Sin la intervención de uno de estos animales, la importancia del Nuevo Testamento hubiera sido dudosa, y la vida de Jesús, demasiado breve para transformar las de tantos que creyeron y aún creen en su divinidad. Temeroso de que los hombres lo olvidaran, Martí registró el hecho: En el sicomoro de Matarpe, es fama que en un hueco se escondió con Jesús la Virgen perseguida; y que una araña los cubrió con su tela. La matanza de niños decretada por Herodes hubiera incluido la de estos animales de habérsele notificado que uno de ellos había amparado a la Sagrada Familia.
Entre los nidos de arañas que oculta la literatura cubana, más escasos que los que, al conjuro de las autoridades del país, afloran entre la población, ninguno más asombroso que el que Martí descubre en Nueva York, entre el gentío que acude a presenciar la voladura de un islote incómodo a los navegantes: Como grandes arañas encaramadas sobre sus tentáculos zancudos, bordan el río del lado de Nueva York, respetadas por la multitud, las cámaras fotográficas... Estos artefactos, montados en sus trípodes patiabiertos, devuelven al escritor la imagen de los animales cuya fisonomía y conducta ha estudiado, y los ve poblar la barriada con el beneplácito de las personas que los rodean, ciegas a su monstruosidad.
La congregación de seres humanos y no humanos --que ni siquiera eran seres sino eso, artefactos-- tiene que haberle recordado hasta qué punto lo fantástico se confunde con lo habitual.
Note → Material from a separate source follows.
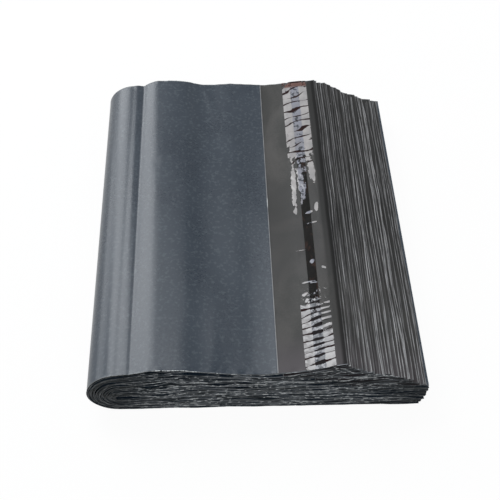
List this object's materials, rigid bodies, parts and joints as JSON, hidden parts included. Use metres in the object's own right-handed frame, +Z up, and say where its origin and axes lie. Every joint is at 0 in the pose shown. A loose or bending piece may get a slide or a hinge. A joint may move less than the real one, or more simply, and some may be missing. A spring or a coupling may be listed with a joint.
{
  "type": "folded bundle of poly mailer bags",
  "caption": "Stack of flat grey poly mailer bags with peel-and-seal flaps, folded once across its length, with fanned flap edges.",
  "frame": {"origin": "middle of the bundle's footprint, on the surface it lies on", "axes": "+Z up, through the stack; the fold is at -X and the mouths, flaps and free edges at +X; the bags' side seams are at -Y and +Y"},
  "size_m": [0.1914, 0.2512, 0.0371],
  "materials": {
    "film": "grey co-extruded polyethylene film, satin",
    "adhesive": "dark brown hot-melt adhesive line",
    "liner": "clear glossy release film, wrinkled"
  },
  "bodies": {
    "root": {"bag_01": "film", "bag_02": "film", "bag_03": "film", "bag_04": "film", "bag_05": "film", "bag_06": "film", "bag_07": "film", "bag_08": "film", "bag_09": "film", "bag_10": "film", "bag_11": "film", "bag_12": "film", "bag_13": "film", "bag_14": "film", "bag_15": "film", "bag_16": "film", "bag_17": "film", "bag_18": "film", "bag_19": "film", "bag_20": "film", "bag_21": "film", "bag_22": "film", "bag_23": "film", "bag_24": "film", "bag_25": "film", "bag_26": "film", "bag_27": "film", "bag_28": "film", "bag_29": "film", "bag_30": "film", "bag_31": "film", "bag_32": "film", "bag_33": "film", "bag_34": "film", "bag_35": "film", "bag_36": "film", "bag_37": "film", "bag_38": "film", "bag_39": "film", "bag_40": "film", "adhesive_strip": "adhesive", "release_liner": "liner"}
  },
  "joints": []
}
La escena es precursora de mucha cinematografía de ficción empeñada en que todo, por diverso que sea, hombres, robots, bichos hipertrofiados y adefesios extraterrestres, interactúe y fraternice.
El mote de “Capitán Araña” conferido a José Martí por uno de sus detractores fue un acierto. No por lo que insinuaba sino por lo que literalmente decía. Las arañas, más sensibles y solidarias que los hombres, no hubieran vacilado en cerrar filas en torno al poeta. Ni en cubrirlo, en desagravio, de charreteras vivas, improvisadas con sus cuerpos, tentáculos y patas, más acordes con su persona que cualquier divisa militar, por mucho oro, plata y fleco que ésta exhibiese. Quizás lo cubrieron cuando fue enterrado, semidesnudo y sin ataúd, en el cementerio de Remanganaguas.